### Task instructions
Copy only this: the line containing "rail_screws();", the line containing "# First the", and every line between them, exactly as written.

### Extracted information
■ ■ ■ ■ ■ ■ ■

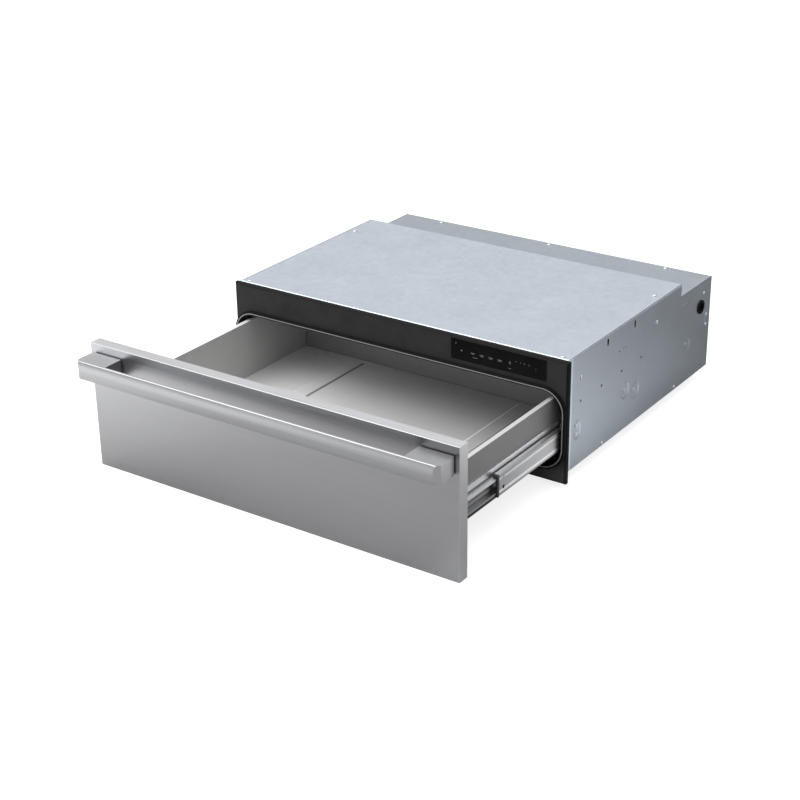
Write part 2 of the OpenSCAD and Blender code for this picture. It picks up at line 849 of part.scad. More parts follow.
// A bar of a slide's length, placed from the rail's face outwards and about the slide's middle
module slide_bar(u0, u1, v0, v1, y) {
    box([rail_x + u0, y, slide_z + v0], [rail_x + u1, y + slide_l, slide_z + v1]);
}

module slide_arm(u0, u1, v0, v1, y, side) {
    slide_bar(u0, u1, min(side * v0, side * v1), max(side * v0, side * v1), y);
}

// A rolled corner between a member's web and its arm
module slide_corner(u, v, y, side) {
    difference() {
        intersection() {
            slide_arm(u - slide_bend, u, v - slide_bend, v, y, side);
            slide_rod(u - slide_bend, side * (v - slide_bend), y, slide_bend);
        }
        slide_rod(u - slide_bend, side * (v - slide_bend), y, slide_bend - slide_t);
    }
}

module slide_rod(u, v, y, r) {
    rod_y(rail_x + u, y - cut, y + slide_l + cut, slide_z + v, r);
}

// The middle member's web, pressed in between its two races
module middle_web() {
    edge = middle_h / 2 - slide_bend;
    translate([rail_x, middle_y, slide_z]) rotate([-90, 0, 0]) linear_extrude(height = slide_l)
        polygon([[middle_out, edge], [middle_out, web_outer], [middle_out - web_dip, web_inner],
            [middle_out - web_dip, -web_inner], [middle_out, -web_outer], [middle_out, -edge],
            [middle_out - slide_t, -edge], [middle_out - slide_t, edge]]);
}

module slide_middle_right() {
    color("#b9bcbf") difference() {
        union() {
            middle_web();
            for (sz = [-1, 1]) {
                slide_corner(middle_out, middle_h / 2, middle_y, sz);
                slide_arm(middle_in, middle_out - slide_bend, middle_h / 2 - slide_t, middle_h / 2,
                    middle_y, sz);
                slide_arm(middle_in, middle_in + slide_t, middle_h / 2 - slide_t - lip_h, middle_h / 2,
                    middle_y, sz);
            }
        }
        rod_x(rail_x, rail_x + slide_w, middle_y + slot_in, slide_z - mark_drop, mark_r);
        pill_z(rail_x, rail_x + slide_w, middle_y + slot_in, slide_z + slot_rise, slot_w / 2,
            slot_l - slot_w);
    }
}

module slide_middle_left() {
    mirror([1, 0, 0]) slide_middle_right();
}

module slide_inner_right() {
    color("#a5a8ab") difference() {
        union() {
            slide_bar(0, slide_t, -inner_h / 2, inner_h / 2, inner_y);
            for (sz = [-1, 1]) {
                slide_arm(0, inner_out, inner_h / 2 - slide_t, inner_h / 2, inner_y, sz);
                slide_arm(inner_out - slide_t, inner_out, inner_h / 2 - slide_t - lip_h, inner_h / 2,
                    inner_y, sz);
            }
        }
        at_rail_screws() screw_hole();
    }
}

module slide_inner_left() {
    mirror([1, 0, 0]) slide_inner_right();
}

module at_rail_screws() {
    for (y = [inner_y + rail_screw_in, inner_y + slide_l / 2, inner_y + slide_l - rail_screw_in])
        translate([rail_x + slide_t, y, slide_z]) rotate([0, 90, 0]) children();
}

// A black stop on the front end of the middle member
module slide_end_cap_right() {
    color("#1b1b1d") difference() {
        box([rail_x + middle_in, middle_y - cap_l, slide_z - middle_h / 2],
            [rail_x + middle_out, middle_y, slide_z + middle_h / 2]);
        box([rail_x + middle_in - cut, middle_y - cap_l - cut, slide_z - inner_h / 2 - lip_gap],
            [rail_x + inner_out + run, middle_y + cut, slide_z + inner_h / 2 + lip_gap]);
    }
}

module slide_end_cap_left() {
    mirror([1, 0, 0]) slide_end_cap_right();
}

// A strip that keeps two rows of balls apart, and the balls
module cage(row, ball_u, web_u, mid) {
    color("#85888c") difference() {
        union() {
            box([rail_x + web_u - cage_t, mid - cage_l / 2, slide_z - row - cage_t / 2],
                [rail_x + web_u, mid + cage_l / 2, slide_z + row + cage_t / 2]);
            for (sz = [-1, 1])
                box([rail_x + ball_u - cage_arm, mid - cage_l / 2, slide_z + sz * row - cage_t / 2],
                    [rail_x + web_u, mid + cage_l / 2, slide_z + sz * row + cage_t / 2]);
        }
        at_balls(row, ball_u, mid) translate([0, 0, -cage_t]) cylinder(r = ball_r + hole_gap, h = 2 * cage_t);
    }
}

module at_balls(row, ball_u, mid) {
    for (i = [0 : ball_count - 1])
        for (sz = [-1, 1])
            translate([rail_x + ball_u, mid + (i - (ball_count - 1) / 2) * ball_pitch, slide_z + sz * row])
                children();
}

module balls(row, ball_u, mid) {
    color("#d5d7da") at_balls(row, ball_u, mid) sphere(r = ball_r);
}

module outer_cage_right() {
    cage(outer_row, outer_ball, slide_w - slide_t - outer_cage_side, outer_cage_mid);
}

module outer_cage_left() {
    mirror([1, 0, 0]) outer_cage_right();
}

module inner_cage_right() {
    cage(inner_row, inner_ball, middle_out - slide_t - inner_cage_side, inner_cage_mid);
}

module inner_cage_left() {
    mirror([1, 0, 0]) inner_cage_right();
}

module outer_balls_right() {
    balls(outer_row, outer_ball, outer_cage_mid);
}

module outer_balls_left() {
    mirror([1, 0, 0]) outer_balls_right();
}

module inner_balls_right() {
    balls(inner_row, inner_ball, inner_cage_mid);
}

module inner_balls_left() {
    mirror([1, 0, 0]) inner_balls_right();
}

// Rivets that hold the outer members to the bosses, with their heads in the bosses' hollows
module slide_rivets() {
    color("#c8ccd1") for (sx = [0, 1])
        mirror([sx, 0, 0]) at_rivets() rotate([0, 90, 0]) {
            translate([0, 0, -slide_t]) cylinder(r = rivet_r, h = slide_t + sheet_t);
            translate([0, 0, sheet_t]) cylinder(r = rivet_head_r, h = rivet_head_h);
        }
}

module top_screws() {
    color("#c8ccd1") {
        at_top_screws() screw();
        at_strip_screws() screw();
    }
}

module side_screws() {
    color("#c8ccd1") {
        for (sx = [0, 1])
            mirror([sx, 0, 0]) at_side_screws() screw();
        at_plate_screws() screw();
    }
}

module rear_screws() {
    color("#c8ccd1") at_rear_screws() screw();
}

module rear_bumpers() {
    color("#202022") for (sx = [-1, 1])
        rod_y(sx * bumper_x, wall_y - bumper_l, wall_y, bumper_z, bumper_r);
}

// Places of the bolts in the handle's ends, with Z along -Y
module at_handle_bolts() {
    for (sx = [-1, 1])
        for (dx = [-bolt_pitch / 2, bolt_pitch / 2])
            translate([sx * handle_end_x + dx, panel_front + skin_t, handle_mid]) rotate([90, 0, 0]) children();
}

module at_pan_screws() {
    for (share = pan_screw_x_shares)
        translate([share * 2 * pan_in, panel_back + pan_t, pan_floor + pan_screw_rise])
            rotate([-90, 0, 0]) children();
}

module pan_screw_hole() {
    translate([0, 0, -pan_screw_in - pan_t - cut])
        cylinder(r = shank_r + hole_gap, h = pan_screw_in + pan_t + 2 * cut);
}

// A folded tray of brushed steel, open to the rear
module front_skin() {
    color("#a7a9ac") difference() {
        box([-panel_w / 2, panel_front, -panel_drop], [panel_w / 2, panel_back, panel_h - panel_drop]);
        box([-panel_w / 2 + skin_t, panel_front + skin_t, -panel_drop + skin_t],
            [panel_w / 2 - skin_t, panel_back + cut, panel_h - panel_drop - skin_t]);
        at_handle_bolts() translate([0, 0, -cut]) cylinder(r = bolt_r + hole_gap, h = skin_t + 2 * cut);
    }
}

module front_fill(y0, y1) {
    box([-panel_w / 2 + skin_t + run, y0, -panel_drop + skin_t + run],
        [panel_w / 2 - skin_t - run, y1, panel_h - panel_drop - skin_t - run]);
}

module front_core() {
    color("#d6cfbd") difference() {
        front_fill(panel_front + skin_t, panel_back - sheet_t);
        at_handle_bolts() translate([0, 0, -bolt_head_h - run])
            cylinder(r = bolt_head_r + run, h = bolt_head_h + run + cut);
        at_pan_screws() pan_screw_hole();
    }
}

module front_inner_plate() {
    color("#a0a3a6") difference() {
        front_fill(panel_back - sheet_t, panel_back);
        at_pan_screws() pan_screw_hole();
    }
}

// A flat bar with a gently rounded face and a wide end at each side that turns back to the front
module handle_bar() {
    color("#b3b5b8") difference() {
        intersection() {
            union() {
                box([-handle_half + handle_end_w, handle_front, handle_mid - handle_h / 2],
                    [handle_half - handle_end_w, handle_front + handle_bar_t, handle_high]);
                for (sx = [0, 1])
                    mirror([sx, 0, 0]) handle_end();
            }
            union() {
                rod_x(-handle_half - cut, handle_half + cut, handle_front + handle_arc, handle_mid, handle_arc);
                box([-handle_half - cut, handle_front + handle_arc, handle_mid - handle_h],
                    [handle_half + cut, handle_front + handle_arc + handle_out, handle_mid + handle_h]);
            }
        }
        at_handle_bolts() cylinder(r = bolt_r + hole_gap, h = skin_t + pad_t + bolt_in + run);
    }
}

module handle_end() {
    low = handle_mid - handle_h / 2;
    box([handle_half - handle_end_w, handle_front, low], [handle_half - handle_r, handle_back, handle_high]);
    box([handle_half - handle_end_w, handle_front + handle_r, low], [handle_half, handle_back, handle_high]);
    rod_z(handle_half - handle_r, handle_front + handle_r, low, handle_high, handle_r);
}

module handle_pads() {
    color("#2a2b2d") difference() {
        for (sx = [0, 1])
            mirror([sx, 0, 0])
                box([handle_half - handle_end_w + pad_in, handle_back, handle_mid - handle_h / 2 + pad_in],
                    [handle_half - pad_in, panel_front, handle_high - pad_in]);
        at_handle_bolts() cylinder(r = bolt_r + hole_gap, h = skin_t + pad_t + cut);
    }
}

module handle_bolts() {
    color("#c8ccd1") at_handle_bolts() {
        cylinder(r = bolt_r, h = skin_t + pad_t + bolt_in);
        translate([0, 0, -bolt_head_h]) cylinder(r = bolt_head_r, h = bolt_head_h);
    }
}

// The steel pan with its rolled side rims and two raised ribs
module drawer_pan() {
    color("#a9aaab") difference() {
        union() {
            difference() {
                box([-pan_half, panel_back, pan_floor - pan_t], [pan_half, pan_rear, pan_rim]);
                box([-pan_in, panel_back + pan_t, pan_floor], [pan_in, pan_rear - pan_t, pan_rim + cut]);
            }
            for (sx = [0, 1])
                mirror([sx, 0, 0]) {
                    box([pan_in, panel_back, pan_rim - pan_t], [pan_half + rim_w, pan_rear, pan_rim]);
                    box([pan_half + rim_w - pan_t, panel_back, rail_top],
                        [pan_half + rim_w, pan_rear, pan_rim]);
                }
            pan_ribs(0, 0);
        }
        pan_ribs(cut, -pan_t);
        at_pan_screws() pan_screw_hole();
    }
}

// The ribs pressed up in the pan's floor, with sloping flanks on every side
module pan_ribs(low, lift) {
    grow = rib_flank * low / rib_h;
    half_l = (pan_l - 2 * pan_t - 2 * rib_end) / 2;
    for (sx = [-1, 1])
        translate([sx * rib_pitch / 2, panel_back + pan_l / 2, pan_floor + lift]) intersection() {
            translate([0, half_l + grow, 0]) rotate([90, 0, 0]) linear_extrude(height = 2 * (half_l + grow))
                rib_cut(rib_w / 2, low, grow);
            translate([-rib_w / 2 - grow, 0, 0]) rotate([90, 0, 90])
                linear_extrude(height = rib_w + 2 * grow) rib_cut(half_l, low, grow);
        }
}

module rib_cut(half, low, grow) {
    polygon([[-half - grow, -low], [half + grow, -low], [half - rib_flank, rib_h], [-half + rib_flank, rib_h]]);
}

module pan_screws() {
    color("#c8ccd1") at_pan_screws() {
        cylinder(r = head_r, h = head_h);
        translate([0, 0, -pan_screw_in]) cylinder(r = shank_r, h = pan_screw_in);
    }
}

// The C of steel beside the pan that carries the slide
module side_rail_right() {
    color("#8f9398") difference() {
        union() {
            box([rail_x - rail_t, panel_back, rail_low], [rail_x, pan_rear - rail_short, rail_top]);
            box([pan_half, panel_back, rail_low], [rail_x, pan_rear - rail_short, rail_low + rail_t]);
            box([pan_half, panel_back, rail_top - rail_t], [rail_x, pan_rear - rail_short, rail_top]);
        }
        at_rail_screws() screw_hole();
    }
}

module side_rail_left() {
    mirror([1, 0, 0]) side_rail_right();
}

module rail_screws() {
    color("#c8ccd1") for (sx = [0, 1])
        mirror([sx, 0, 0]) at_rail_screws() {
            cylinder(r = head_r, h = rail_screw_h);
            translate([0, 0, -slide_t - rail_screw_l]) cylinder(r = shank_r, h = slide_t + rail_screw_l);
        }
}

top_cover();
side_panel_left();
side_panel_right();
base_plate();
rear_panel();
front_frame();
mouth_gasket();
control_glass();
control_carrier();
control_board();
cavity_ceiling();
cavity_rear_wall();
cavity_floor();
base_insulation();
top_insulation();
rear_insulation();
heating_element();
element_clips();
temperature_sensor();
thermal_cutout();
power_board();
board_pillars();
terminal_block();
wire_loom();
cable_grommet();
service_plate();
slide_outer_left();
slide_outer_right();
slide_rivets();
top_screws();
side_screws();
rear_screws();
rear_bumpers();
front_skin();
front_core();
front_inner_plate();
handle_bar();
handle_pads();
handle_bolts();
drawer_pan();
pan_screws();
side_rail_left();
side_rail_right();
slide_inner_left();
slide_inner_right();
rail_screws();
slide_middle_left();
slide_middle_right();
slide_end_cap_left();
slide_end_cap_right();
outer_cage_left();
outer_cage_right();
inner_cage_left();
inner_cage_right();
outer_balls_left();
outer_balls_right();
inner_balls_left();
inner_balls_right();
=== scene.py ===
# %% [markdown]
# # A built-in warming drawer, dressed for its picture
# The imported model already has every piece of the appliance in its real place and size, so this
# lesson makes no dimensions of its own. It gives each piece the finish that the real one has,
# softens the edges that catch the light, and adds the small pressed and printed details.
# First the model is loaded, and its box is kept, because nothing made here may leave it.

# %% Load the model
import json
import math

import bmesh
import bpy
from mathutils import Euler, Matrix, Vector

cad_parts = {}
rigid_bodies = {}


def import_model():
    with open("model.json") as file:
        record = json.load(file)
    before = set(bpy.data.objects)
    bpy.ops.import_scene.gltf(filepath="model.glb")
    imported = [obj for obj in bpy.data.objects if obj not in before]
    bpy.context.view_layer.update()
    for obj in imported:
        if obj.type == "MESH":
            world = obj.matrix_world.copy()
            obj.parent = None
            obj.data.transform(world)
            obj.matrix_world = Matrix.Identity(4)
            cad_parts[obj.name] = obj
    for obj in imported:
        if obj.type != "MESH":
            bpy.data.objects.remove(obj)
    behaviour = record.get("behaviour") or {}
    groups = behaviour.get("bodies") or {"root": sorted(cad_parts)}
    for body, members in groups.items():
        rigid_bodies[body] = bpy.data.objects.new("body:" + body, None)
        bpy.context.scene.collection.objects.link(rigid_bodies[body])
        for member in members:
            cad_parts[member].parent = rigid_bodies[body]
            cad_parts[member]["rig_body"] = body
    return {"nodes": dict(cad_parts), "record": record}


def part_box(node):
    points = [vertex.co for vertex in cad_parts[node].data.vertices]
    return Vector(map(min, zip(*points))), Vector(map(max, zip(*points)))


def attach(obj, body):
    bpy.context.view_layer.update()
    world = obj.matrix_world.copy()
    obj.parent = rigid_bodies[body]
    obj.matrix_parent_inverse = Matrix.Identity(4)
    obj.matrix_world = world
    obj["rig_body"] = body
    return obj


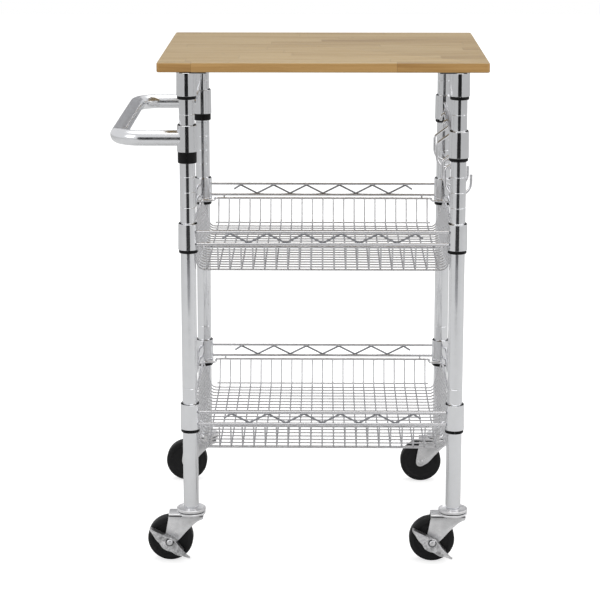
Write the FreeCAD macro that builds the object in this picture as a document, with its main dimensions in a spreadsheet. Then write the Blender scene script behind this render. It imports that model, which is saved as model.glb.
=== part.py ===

■ ■ ■ ■ ■ ■ ■

### Output below
rail_screws();
slide_middle_left();
slide_middle_right();
slide_end_cap_left();
slide_end_cap_right();
outer_cage_left();
outer_cage_right();
inner_cage_left();
inner_cage_right();
outer_balls_left();
outer_balls_right();
inner_balls_left();
inner_balls_right();
=== scene.py ===
# %% [markdown]
# # A built-in warming drawer, dressed for its picture
# The imported model already has every piece of the appliance in its real place and size, so this
# lesson makes no dimensions of its own. It gives each piece the finish that the real one has,
# softens the edges that catch the light, and adds the small pressed and printed details.
# First the model is loaded, and its box is kept, because nothing made here may leave it.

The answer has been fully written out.